In this case, the claimant slipped and fell on ice in a parking lot. The risk of such a fall is not distinctly associated with her employment, nor is it personal to the claimant. The risk to which the claimant was exposed is a neutral risk. As a consequence, the question of whether her injury arose out of her employment rests on a determination of whether she was exposed to a risk of injury to an extent greater than that to which the general public was exposed. Illinois Institute of Technology v. Industrial Comm'n, 314 Ill. App. 3d at 162. The Commission found that she was not and denied her compensation. For the reasons which follow, I believe that the Commission's decision on this issue must be reversed as being against the manifest weight of the evidence, and the arbitrator's award, void of penalties and fees, reinstated.

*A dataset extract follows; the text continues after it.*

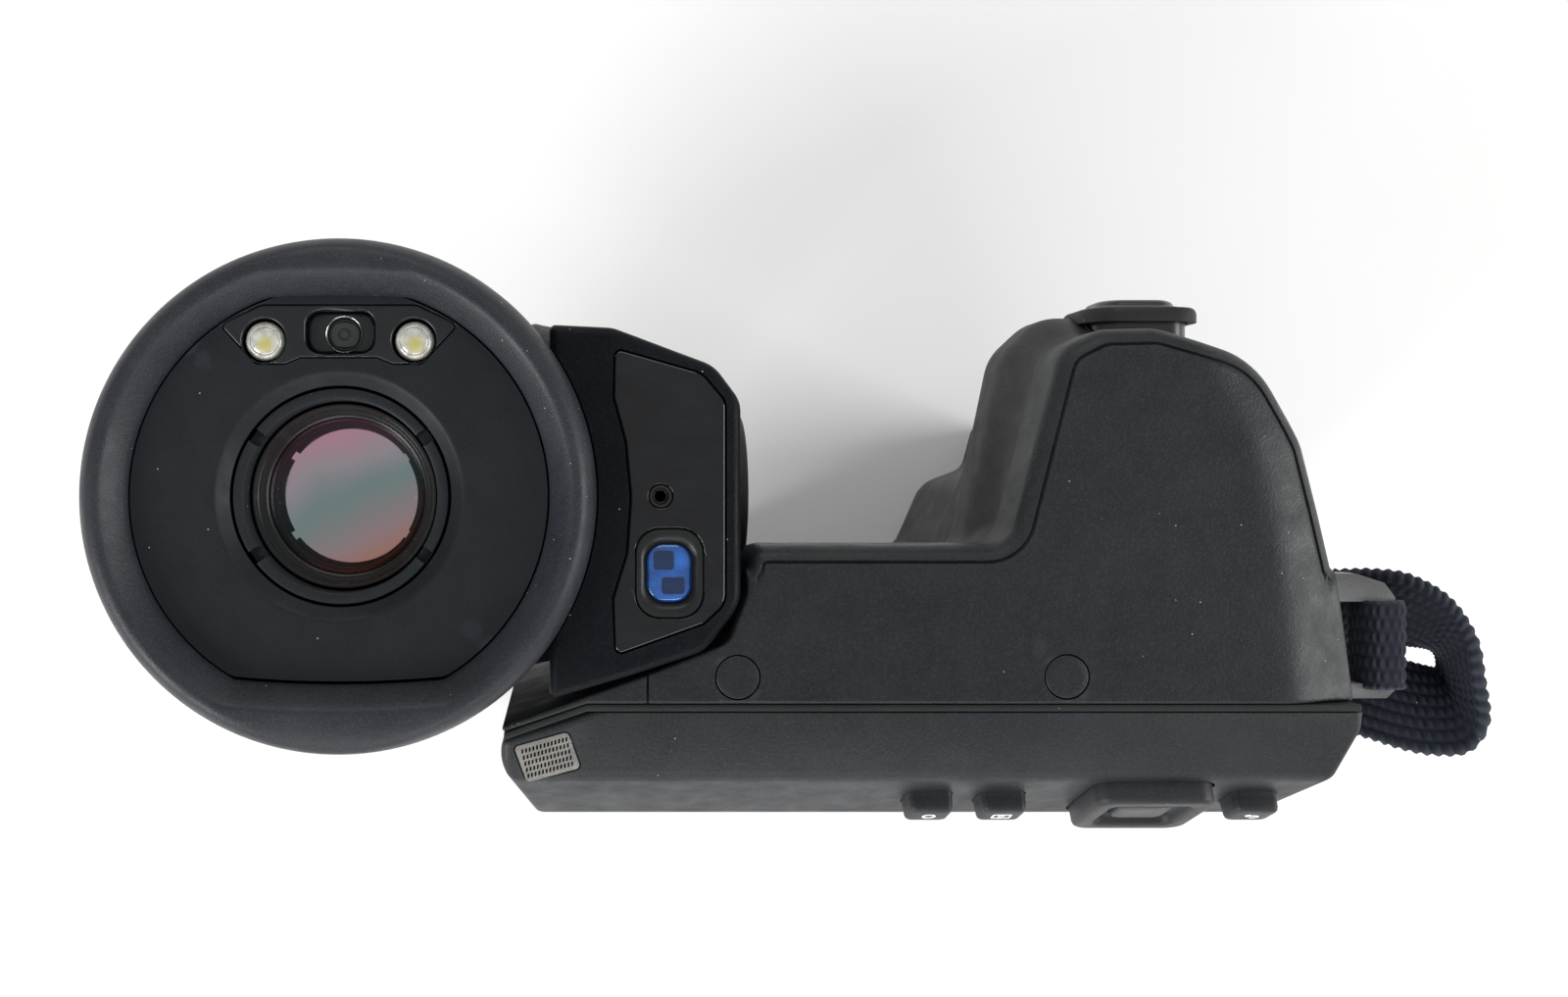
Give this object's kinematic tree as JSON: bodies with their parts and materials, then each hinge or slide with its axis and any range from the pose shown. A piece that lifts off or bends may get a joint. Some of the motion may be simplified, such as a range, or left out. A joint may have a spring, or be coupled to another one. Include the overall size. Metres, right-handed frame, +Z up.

The mere fact that the claimant's duties took her to the place of injury and that, but for her employment, she would not have been there, is not sufficient, of itself, to support a finding that her injuries arose out of her employment. Illinois Bell Telephone Co. v. Industrial Comm'n, 131 Ill. 2d 478, 485-86, 546 N.E.2d 603 (1989); Caterpillar Tractor Co., 129 Ill. 2d at 63. Further, contrary to the dissenting commissioner's assertion, there is nothing in the record which could support a finding that the case of supplies which the claimant was carrying in any way contributed to her fall. This case is, therefore, distinguishable from Knox County YMCA v. Industrial Comm'n, 311 Ill. App. 3d 880, 725 N.E.2d 759 (2000). Nevertheless, I believe that the facts of this case clearly demonstrate that the claimant was exposed to a greater risk of injury than were members of the general public.

The beauty salon at which the claimant was employed is located in a strip mall. Two parking lots are available to the customers of the stores located in the mall, one lot in the front of the stores and another in the rear. The claimant testified that her manager, the owner's wife, told her that she could only park in the lot to the rear of the salon. The ice upon which the claimant slipped was located in the rear lot, approximately five feet from the rear door to her employer's premises.

The Commission found that "whether or not *** [the claimant] was directed not to park in the front of the store is of no consequence ***." However, I find that fact to be central to a determination of whether the claimant's injury arose out of her employment.

The rear lot in which the claimant fell was available for use by members of the public and there is no doubt that, had a member of the public chosen to park in that lot, he or she would have been exposed to the same risk of falling to which the claimant was exposed. The critical difference is that the public was free to use the front lot and the claimant was not. By compelling the claimant to use the rear lot, her employer chose the route she would use to enter and leave the premises. The only practical way that the claimant could enter and leave was by the rear door which, on the day of her fall, exposed her to the hazards of the ice in the rear parking lot. Since the claimant was required to use the rear lot, she was exposed to a risk common to the general public to a greater degree than other persons who were free to use the front lot. It is for this reason that I believe that the uncontradicted evidence in the record supports only one reasonable conclusion; namely, that the claimant's injury arose out of her employment. See Bommarito v. Industrial Comm'n, 82 Ill. 2d 191, 412 N.E.2d 548 (1980).